Cyclopamine


Cyclopamine is a naturally occurring chemical that belongs in the family of steroidal alkaloids. It is a teratogen isolated from the corn lily that causes fatal birth defects. It prevents the embryonic brain from separating into two lobes, which in turn causes the development of a single eye. The chemical was named after this effect, as it was originally noted by Idaho lamb farmers who contacted the US Department of Agriculture after their herds gave birth to cycloptic lambs in 1957. It then took more than a decade to identify the corn lily as the culprit. Later work suggested that different rain patterns caused the sheep to graze differently, impacting the amount of corn lily ingested by pregnant sheep. The poison interrupts the sonic hedgehog signaling pathway during development, thus causing birth defects.

Discovery and naming

In 1957 Idaho sheep ranchers contacted the US Department of Agriculture when their sheep gave birth to lambs with a fatal singular eye deformity. After collecting local flora and feeding it to mice, they struggled to recreate the cyclopia. After a decade of trial and error, they came across wild corn lilies and advised the ranchers to avoid the corn lilies. Cyclopamine was one of three steroidal alkaloids isolated from corn lily, but the only unknown at the time, and it was named after its effects on sheep embryos.
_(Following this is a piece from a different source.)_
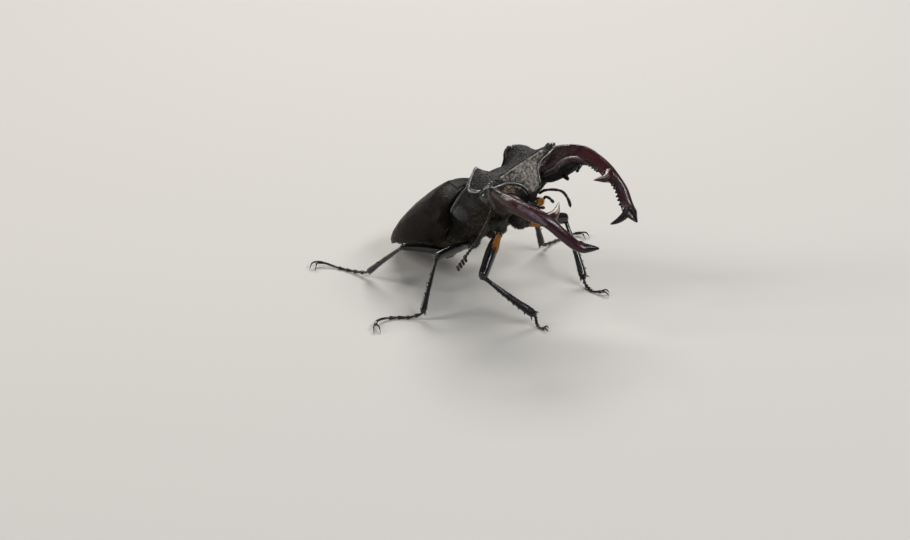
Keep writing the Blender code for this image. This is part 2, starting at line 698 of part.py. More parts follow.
def leg(shop, name, plan, floor):
    kind = name.split("_")[0]
    hip = shop.matrices[plan["section"]] @ Vector(plan["hip"])
    knee, ankle = Vector(plan["knee"]), Vector(plan["ankle"])
    thigh, shin = (knee - hip).normalized(), (ankle - knee).normalized()

    inward = -1 if plan["hip"][1] > 0 else 1
    centre = Vector(plan["hip"]) + Vector((0, 0.5 * inward, COXA_RADII[kind][2] - 1.2))
    coxa = ball("coxa_" + name, centre, COXA_RADII[kind], 8, 5)
    coxa = shop.add("leg_" + name + "_coxa", coxa, plan["section"], "leg")

    start, end = hip + thigh * 1.15, knee + thigh * 0.35
    profile = scaled(FEMUR_PROFILE, STOUTNESS[kind])
    femur = limb_mesh("femur_" + name, (end - start).length, profile, 0.85, 2)
    femur = shop.add("leg_" + name + "_femur", femur, "ground", "leg")
    femur.matrix_basis = limb_place(start, end, Vector((0, 0, 1)))

    profile = FRONT_TIBIA_PROFILE if kind == "front" else TIBIA_PROFILE
    length = (ankle - knee).length
    tibia = limb_mesh("tibia_" + name, length, profile, 0.72 if kind == "front" else 0.85, 1)
    tibia = shop.add("leg_" + name + "_tibia", tibia, "ground", "leg")
    tibia.matrix_basis = limb_place(knee, ankle, thigh)
    teeth = []
    for share in TIBIA_TEETH[kind]:
        radius = between(profile, share)[0]
        teeth.append(((share * length - 0.1, 0, radius - 0.35), (share * length + 0.35, 0, radius + 0.42)))
    teeth.append(((0.95 * length, 0.1, 0.45), (length + 0.6, 0.1, 0.95)))
    shop.join_on(tibia, spikes("teeth_" + name, teeth, 0.3, 4))

    route = smooth_route((ankle + shin * 0.25,) + plan["foot"], 6)
    centres = at_shares(route, TARSUS_SHARES)
    tarsus = shop.add("leg_" + name + "_tarsus", tube("tarsus_" + name, centres, TARSUS_RADII),
                      "ground", "leg")
    shop.join_on(tarsus, claws("claws_" + name, centres[-1], plan["reach"]))

    shop.keep_clear(femur, coxa, FINE_GAP)
    shop.keep_clear(femur, tibia, FINE_GAP)
    shop.keep_clear(tarsus, tibia, FINE_GAP)
    flat = tarsus.modifiers.new("stand flat", "BOOLEAN")
    flat.operation = "DIFFERENCE"
    flat.object = floor
    return coxa


def floor_cutter(shop):
    """A slab under the ground that gives each foot its small flat."""
    bm = bmesh.new()
    bmesh.ops.create_cube(bm, size=1.0)
    bmesh.ops.scale(bm, vec=(120 * MM, 120 * MM, 10 * MM), verts=bm.verts)
    bmesh.ops.translate(bm, vec=(0, 0, -5 * MM), verts=bm.verts)
    slab = bpy.data.objects.new("ground_slab", mesh_from(bm, "ground_slab"))
    shop.cutters.objects.link(slab)
    slab.parent = shop.frames["ground"]
    slab.hide_render = True
    slab.display_type = "WIRE"
    return slab


# ---------------------------------------------------------------- assembly

def centre_on_origin(shop):
    """Moves the whole beetle so that its box stands centred over the origin."""
    bpy.context.view_layer.update()
    graph = bpy.context.evaluated_depsgraph_get()
    low, high = Vector((1e9,) * 3), Vector((-1e9,) * 3)
    for obj in shop.parts.objects:
        if obj.type != "MESH":
            continue
        evaluated = obj.evaluated_get(graph)
        for vertex in evaluated.data.vertices:
            point = evaluated.matrix_world @ vertex.co
            low = Vector(map(min, low, point))
            high = Vector(map(max, high, point))
    shop.frames["root"].location = (-(low.x + high.x) / 2, -(low.y + high.y) / 2, -low.z)
    bpy.context.view_layer.update()


def build():
    shop = Workshop()
    left_case, right_case = elytra(shop)
    shield = scutellum(shop)
    abdomen(shop)
    thorax = hind_thorax(shop)
    pro = prothorax(shop)
    skull = head(shop)
    eye_pair = eyes(shop)
    lip = labrum(shop)
    jaw_pair = jaws(shop)
    palp_set = palps(shop)
    scapes = antennae(shop)
    floor = floor_cutter(shop)
    hips = {name: leg(shop, name, plan, floor) for name, plan in LEGS.items()}

    for case in (left_case, right_case):
        shop.keep_clear(case, shield)
        shop.keep_clear(case, pro)
    shop.keep_clear(shield, pro)
    shop.keep_clear(thorax, shield)
    shop.keep_clear(thorax, pro)
    shop.keep_clear(pro, skull)
    for piece in eye_pair + jaw_pair + scapes + palp_set[:2]:
        shop.keep_clear(skull, piece, FINE_GAP)
    shop.keep_clear(lip, skull)
    for name, hip in hips.items():
        shop.keep_clear(pro if name.startswith("front") else thorax, hip, FINE_GAP)
    centre_on_origin(shop)


build()
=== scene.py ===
# Male stag beetle (Lucanus cervus) in its threat posture, life size: the looks.
from math import cos, pi, radians, sin
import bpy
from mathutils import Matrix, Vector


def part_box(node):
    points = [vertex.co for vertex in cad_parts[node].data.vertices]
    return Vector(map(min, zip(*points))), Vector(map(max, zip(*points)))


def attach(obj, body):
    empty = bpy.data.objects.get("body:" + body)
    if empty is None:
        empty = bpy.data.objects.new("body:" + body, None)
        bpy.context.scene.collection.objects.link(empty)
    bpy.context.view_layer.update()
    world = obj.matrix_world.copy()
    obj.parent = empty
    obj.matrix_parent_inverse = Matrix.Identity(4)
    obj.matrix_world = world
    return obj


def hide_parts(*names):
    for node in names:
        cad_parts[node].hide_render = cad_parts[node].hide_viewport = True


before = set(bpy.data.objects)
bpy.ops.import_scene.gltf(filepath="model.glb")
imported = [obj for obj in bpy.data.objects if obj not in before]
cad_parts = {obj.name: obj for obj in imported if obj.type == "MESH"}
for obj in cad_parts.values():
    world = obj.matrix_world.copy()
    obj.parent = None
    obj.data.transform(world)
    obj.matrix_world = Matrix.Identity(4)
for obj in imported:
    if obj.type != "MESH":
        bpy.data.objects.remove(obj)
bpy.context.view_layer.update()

from types import SimpleNamespace

import bmesh
import bpy
import numpy as np
from mathutils import Matrix, Vector

mm = 0.001
rng = np.random.default_rng(7)

# Shapes below are in millimetres in the frame of the body section they belong to:
# x to the front, y to the left, z to the back of the beetle.
stance = {
    "hindPitch": 33.0, "prothoraxPitch": 60.0, "headPitch": 1.0, "headRoll": 5.5,
    "prothoraxLength": 9.3, "betweenEyes": (4.7, 0.0, 1.4),  # in the head's frame
}


def turned(pitch, roll=0.0):
    return Matrix.Rotation(radians(-pitch), 4, "Y") @ Matrix.Rotation(radians(roll), 4, "X")


def middleOf(node):
    low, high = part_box(node)
    return (low + high) / 2 / mm


def sectionFrames():
    headTurn = turned(stance["headPitch"], stance["headRoll"])
    eyes = (middleOf("eye_left") + middleOf("eye_right")) / 2
    neck = eyes - headTurn @ Vector(stance["betweenEyes"])
    waist = neck - turned(stance["prothoraxPitch"]) @ Vector((stance["prothoraxLength"], 0, 0))
    return {
        "head": Matrix.Translation(neck) @ headTurn,
        "prothorax": Matrix.Translation(waist) @ turned(stance["prothoraxPitch"]),
        "hind": Matrix.Translation(waist) @ turned(stance["hindPitch"]),
        "ground": Matrix.Translation((waist.x, waist.y, 0)),
    }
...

Four decades later a team lead by Professor Phillip Beachy related the sonic hedgehog gene to cyclopamine. Upon experimentation, they recreated cyclopia by silencing the sonic hedgehog gene. Professor Beachy then connected their cycloptic results to the cycloptic sheep noted four decades earlier.
is induced by the cyclopamine present in the plant.|none

Mechanism

Cyclopamine impacts embryonic development by hindering the sonic hedgehog pathway.
In healthy development, the Shh gene codes for Shh proteins. These proteins have a high affinity for a surface membrane protein called “Patched”. Upon binding, Shh proteins inhibit Patched. With Patch inhibited, another surface membrane protein called “Smoothened” may signal further cascades which impact development.
Cyclopamine has a high affinity for Smoothened – and upon binding, inhibits the signal. Even though Shh may inhibit Patched, Smoothened cannot signal in the presence of Cyclopamine and thus the pathway is interrupted.

Embryological

Cyclopamine causes the most advanced form of holoprosencephaly. Because it blocks Shh signaling, the embryonic brain no longer divides into lobes. Thus, only one optical track develops, hence the cycloptic eye. Furthermore, this disease is fatal and presently has no cure.
One can imagine one half of the healthy brain not dividing, but instead growing out and resembling the alobar brain. This occurs in cases of cyclopamine poisoning. This malformation is always fatal, and it is worth noting that there are lesser cases of holoprosencephaly that aren't always fatal. However, embryonic cyclopamine poisoning causes the most extreme and therefore fatal cases.

Medical potential

Cyclopamine is currently being investigated as a treatment agent in basal cell carcinoma, medulloblastoma, and rhabdomyosarcoma, tumors that commonly result from excessive SHh activity, glioblastoma, and as a treatment agent for multiple myeloma. For example, studies of epithelial cancers have demonstrated that tumor cells secrete Shh ligand to signal adjacent growth factors production by stromal cells which leads to angiogenesis, tumor cell proliferation, and tumor cell survival.
With this in mind, one can imagine cyclopamine as a way of attenuating cancer’s mechanism. However, while cyclopamine has been demonstrated to inhibit tumor growth in mouse xenograft models, it never reached therapeutic potential as it caused many side effects including weight loss, dehydration, and death in mouse models.
Having said that, two functional analogs of cyclopamine have been approved by the FDA; vismodegib in 2012, and sonidegib in 2015. Furthermore, vismodegib was the first Shh pathway drug approved for treating cancer.
While cyclopamine and vismodegib do not appear very similar, the development of vismodegib revealed which aspects of cyclopamine give it functionality and used those results to make vismodegib. For example, the added chlorine group in Vismodegib gives the drug a much higher solubility than cyclopamine – low solubility is a hindrance towards making cyclopamine a practical drug. The development of vismodegib revealed structure activity relationships, and determined that hydrogen bonding in two sites, as well as solubility, impact the effectiveness of the drug. Specifically speaking, the two hydrogen bonds work in opposite ways; at one site a tyrosine residue on the Smoothened receptor offers a proton to be accepted whereas a separate arginine residue works as a hydrogen bond acceptor. While the accepting group is more impactful, having both makes for stronger binding.